There's an old computer adage that you choose the best applications 
first, then you chose the operating system and hardware to support those 
applications. Of course that degree of freedom isn't there in most cases.


> Almost every argument about using MySQL despite its suckage are the same
> arguments for using Windows. They are false and easily refuted.
> 
> If a program chooses to only use MySQL, I can only assume the developers
> are clueless about databases in general...

So how do you refute popularity? Ubiquity?

There are non-technical reasons for choosing a component. If you're 
starting a project with light database requirements and you want to 
maximize the number of potential developers that are familiar with your 
database and the number of machines that will already have your database 
installed, then MySQL is the right tool for the job.

You also have to consider how many UNIX applications evolve. Half of 
them start out as a collection of shell scripts. :-) Slowly evolved with 
various components rewritten in other languages. From this perspective, 
database selection is often about using whatever is handy, because it is 
already 10 times better than the flat files it replaced.

If you are the one running the project, you obviously can set your 
priorities differently. I sympathize with your frustration over a 
technically superior tool being passed over for a more popular tool, but 
if you want to see wider adoption of other databases, instead of 
refusing to use popular open source applications that use MySQL, you 
should consider leading an effort to port them to something better.


>Tom Metro wrote:
>> ...they want everything to run on Oracle,
>> even if that means performance will suffer.
> 
> There is no way performance would suffer by using Oracle instead of MySQL.
> MySQL only outperforms other databases on carefully constructed benchmarks
> in read-only situations or single user operations.

It was not "carefully constructed benchmarks" but instead a real-world 
application. However it was a web-based product, and like most products 
of that type, it was predominantly skewed towards read queries.

You're experiences may be different, but on the same hardware, most 
things about Oracle felt sluggish compared to MySQL - from installation, 
startup, to connections and queries. But Oracle does (or at least it 
used to - I haven't used Oracle since 2002) a lot more than MySQL, so it 
is justifiably more resource intensive, if you need it.


> I did a project for Yahoo...they said use MySQL. Never again. On a well
> tuned MySQL, one query took 12 minutes.
>
> Now, if you tell my that my properly constructed queries need to be
> rewritten to work with MySQL, I will tell you instead that MySQL is
> lacking basic SQL functionality.

And what year was that?

One of the dangers of being an old timer in this business is that you 
form impressions about tools when they are fairly new in the 
marketplace. As a result, the buggy, under featured versions are what 
establishes their reputation, and that can be a reputation hard to 
shake. (See the recent thread on software RAID.) The MySQL of today is 
substantially different from the 3.x product that existed in the early 
part of this decade.

If you find that MySQL is still "lacking basic SQL functionality" today, 
then clearly it isn't the right tool for the kinds of projects you are 
doing. Anyone who claims MySQL is a universal solution is foolish.

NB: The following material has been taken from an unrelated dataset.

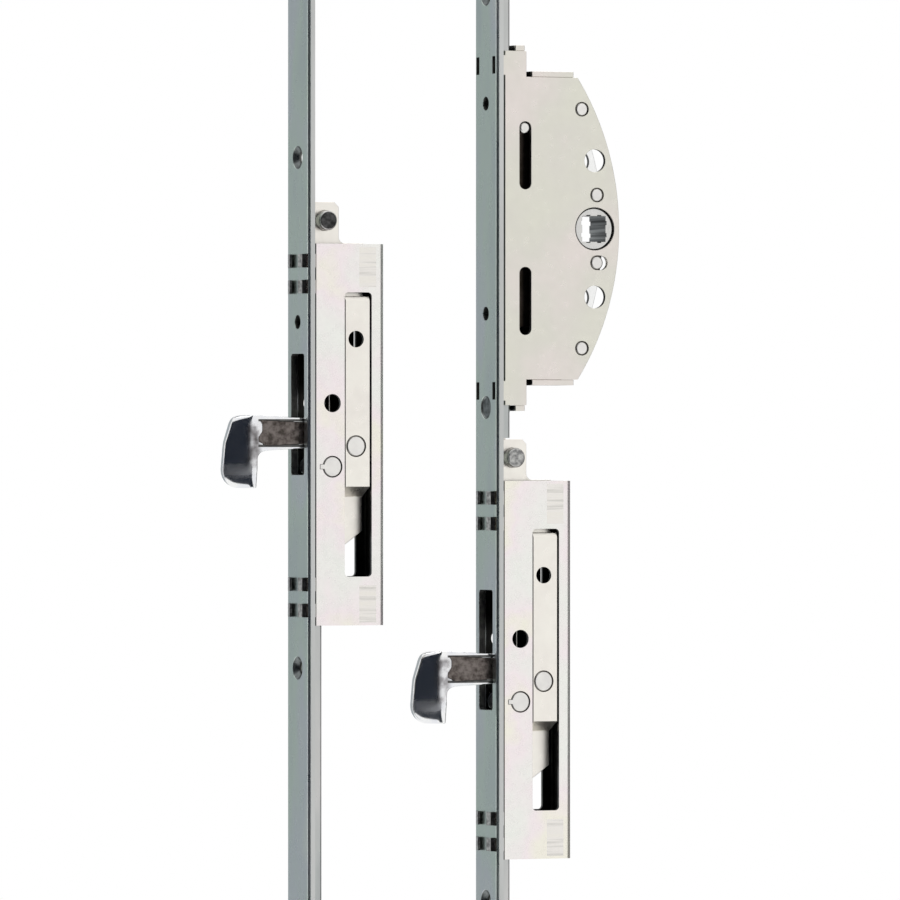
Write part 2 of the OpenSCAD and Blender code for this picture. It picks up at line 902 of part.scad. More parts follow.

A better question is, would MythTV perform better if it used PostgreSQL? 
(If it does, then all the more reason to encourage porting.)


>> It's easy to treat MySQL as an embedded database...
> 
> SQLite already fills that gap.

Yes, but with SQLite you don't have the option of scaling up to a 
client-server model without porting your application to a different 
database.

  -Tom

-- 
Tom Metro
Venture Logic, Newton, MA, USA
"Enterprise solutions through open source."